Seward has been talking to royals, their friends and their staff for so long she notices threads and trends that can escape others. One is how the Marina Ogilvy scandal may inform current and future Windsor relations. In 1989, the 23-year-old daughter of the Queen’s cousin, Princess Alexandra of Kent, stunned the media and public by revealing she was both unmarried and pregnant. Then, she continued to spill Windsor family secrets, alleging her estranged parents ordered her to marry the father or get an abortion. She sold her story to a tabloid, publicized a letter she’d written to the Queen, a.k.a “Dear Cousin Lilibet,” and, in a TV appearance, begged her parents to reconcile.

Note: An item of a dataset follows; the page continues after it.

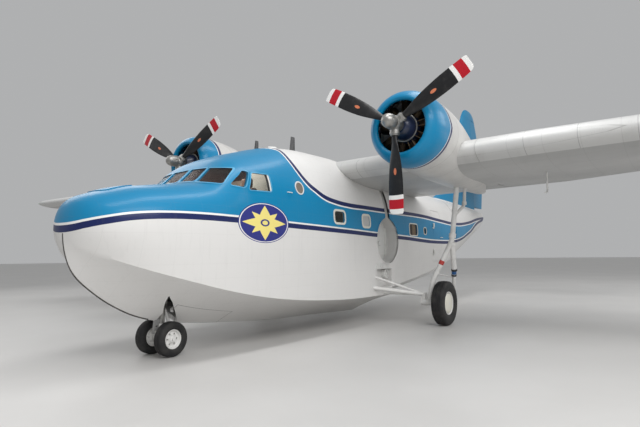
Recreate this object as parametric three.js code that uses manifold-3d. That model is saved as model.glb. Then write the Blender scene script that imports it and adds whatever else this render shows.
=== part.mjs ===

The scandal and public haranguing so humiliated the royals that the Queen never forgave Ogilvy. As a result, Princess Alexandra’s daughter was “definitely not accepted back into the royal fold until after the Queen’s death. They are quite an unforgiving lot,” says Seward. That hard-hearted attitude may have been inherited along with the throne as Charles and his heir William appear to be adopting a similar perspective against Prince Harry, another wayward family member.
When asked how the Ogilvy precedent may hint at Harry’s fate, Seward draws in a sharp breath: “Harry has done much worse than Marina did. It doesn’t bode well for Harry at all, does it? I don’t think forgiveness really comes into it.”